Gerisini isterseniz kendisinden dinleyelim:
“Trabzonspor’da bir sezon oynadım… 2.Lig’de ilk sezondan önceki Trabzon’daki bir hazırlık karşılaşmasında, futbola başladığım ilk takımıma, Trabzon Doğanspor’a karşı da oynadım. Rahmetli Toto Salih’in pasıyla golü ben atmış ve maçı 1-0 almıştık. Trabzonspor’un resmi maçlarından önceki, ilk golünü haliyle ben attım. Aynı zamanda YSE’de (Yol-Su-Elektrik İdaresi) çalışıyordum. Çalıştığım dönemde izin almam problem olabiliyordu. Futbol o zamanlar bu kadar popüler değildi, ama oyuncular popülerdi. Bana iş yerinden bir gün “Ya futbol, ya iş” dediler. Haliyle o zamanlar futbola öyle şimdiki gibi para yok, biz de “iş” dedik. Böylece 26 gibi genç bir yaşta profesyonelliğe üzülerek ama mecburen veda ettim.”
“En iyi bildiğim şeyler ahlak ve yükümlülükleridir, bunu da futbola borçluyum” der ünlü yazar Albert Camus. Bu söze katılmamak ne mümkün, diyor Abdullah Emiroğlu ve devam ediyor:
Profesyonelliğe ilk adımımı nasıl attığımı dün gibi hatırlıyorum. O tarihlerde amatör oynarken, takım arkadaşlarım rahmetli Cevat Alkan ve yaşamını benim gibi İstanbul’da sürdüren kaptan Şevki Gençosmanoğlu ile birlikte bizi notere getirmişlerdi ve imzalarımızı atarak profesyonel olmuştuk. Nereden nereye! Eskiden notere giderdik, şimdi imza törenleri düzenleniyor; ama bu nesil yaptığı mesleğin kıymetini maalesef bilmiyor.”
Futbolla hiç alakaları olmayan üç yetişkin çocuk babası olan Emiroğlu’nun, altı tane de torunu var.
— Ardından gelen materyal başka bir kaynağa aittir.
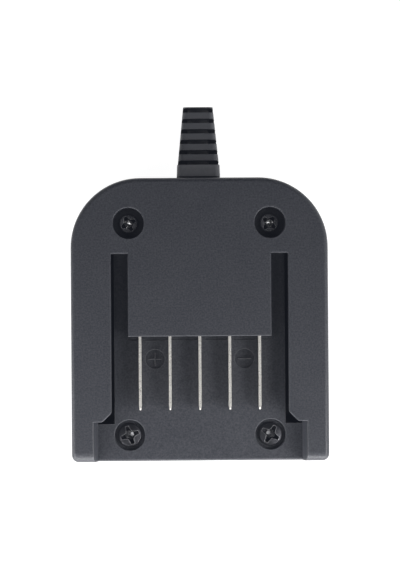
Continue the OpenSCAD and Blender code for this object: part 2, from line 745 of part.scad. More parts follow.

“Çocuklarım İstanbul’da büyüdükleri için mekan ve zaman onları futbolla hiç tanıştırmadı; ama eğer Trabzon’da doğsaydılar belki de futbolla ilişkileri daha iyi olurdu. Şimdi ise futbol onlara, onlar futbola yabancı” derken, bazen hüzünlenip dalıp gidiyordu Emiroğlu.
Yaklaşık 45 yıldır İstanbul’un Çatalca mevkiinde oturan santrafor Abdullah, o dönemde net bir lakabı olmayan ender futbolculardandı. YSE’deki işinden istifa edip, babasının İstanbul Bahçelievler’deki torna tesviye atölyesinde çalışmak üzere İstanbul’a göç ettiklerinde, arkadaşlarını ve de anılarını geride bırakmıştı.
*****
Sohbetimize devam ederken ünlü bir futbol adamının sözleri aklıma geldi. Alex Ferguson’un dediği gibi “Futbol Allah’ın belası bir şeydir. Yani mikrop gibidir aslında, kurtulmak hiç kolay değildir.’’
Emiroğlu “Bizim dönemin oyuncuları futboldan doğru dürüst, hatırı sayılır bir para kazanmadı. Bu yüzden çoğunun futbol hayatında yaşı otuzu geçmedi. Ben hep santrafor oynadım, ama arada bir sağ tarafta, ortanın sağında da forma giydiğim oldu. Keşke şu an 18 yaşıma geri dönebilsem, neler vermezdim, neler!”
Maçka’da Sumela Manastırı’nın önünden ayrılırken, döndü arkasına, başını kaldırdı adeta kartal yuvasında tüm heybetiyle duran Sumela Manastırına baktı, baktı. Tekrar önüne döndü, başını öne eğdi ellerine cebine soktu. Arabaya doğru yavaş yavaş yürüdü, kim bilir aklından neler geçiyordu?